--- START ---
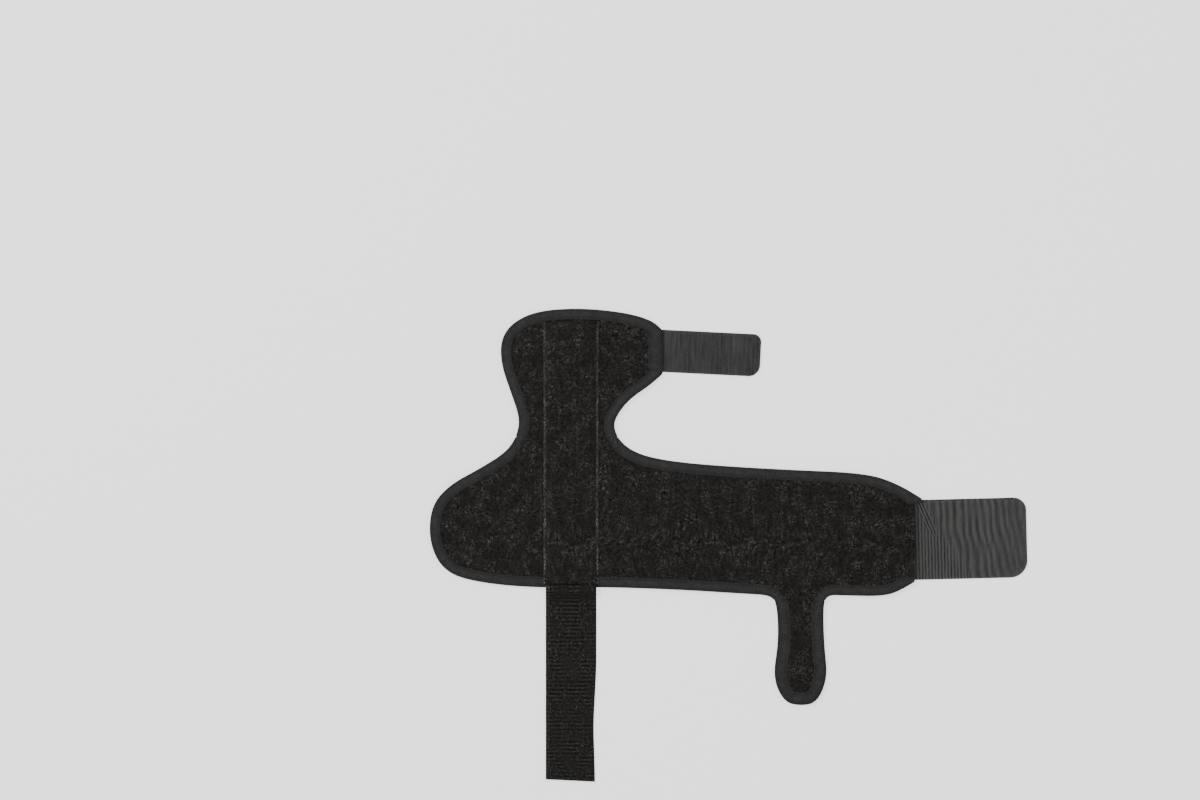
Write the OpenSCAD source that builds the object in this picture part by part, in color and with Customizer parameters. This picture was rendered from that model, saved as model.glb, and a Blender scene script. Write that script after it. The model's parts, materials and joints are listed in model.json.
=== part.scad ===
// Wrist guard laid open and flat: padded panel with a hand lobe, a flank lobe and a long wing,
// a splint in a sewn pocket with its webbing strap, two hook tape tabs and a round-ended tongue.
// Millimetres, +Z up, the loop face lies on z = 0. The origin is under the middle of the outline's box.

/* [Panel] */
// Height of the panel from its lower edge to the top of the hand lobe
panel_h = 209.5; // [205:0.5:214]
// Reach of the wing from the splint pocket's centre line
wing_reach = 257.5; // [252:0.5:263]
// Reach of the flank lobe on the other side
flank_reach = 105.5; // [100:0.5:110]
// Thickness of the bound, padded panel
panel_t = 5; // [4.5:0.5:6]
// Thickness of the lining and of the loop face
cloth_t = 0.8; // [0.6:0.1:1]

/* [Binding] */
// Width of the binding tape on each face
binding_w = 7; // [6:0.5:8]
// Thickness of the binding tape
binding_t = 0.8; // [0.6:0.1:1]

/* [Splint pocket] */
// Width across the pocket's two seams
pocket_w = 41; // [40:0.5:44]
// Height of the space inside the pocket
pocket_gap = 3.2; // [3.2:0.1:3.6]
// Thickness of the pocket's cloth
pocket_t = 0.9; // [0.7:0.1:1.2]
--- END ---
• **WRITTEN EXERCISE**: Set down verbatim only the lines between the start of the data above and the line with "the outline's box.", both boundaries included.

• **OUTPUT OF THE EXERCISE**:
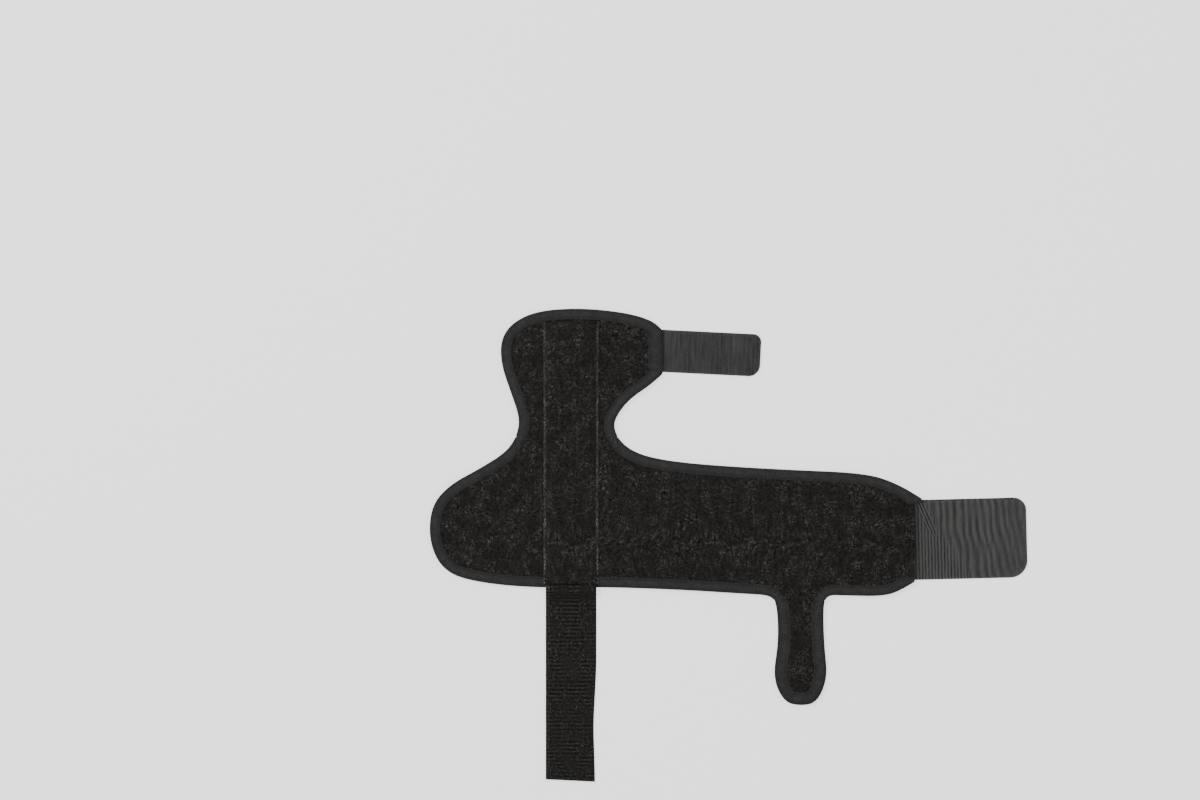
Write the OpenSCAD source that builds the object in this picture part by part, in color and with Customizer parameters. This picture was rendered from that model, saved as model.glb, and a Blender scene script. Write that script after it. The model's parts, materials and joints are listed in model.json.
=== part.scad ===
// Wrist guard laid open and flat: padded panel with a hand lobe, a flank lobe and a long wing,
// a splint in a sewn pocket with its webbing strap, two hook tape tabs and a round-ended tongue.
// Millimetres, +Z up, the loop face lies on z = 0. The origin is under the middle of the outline's box.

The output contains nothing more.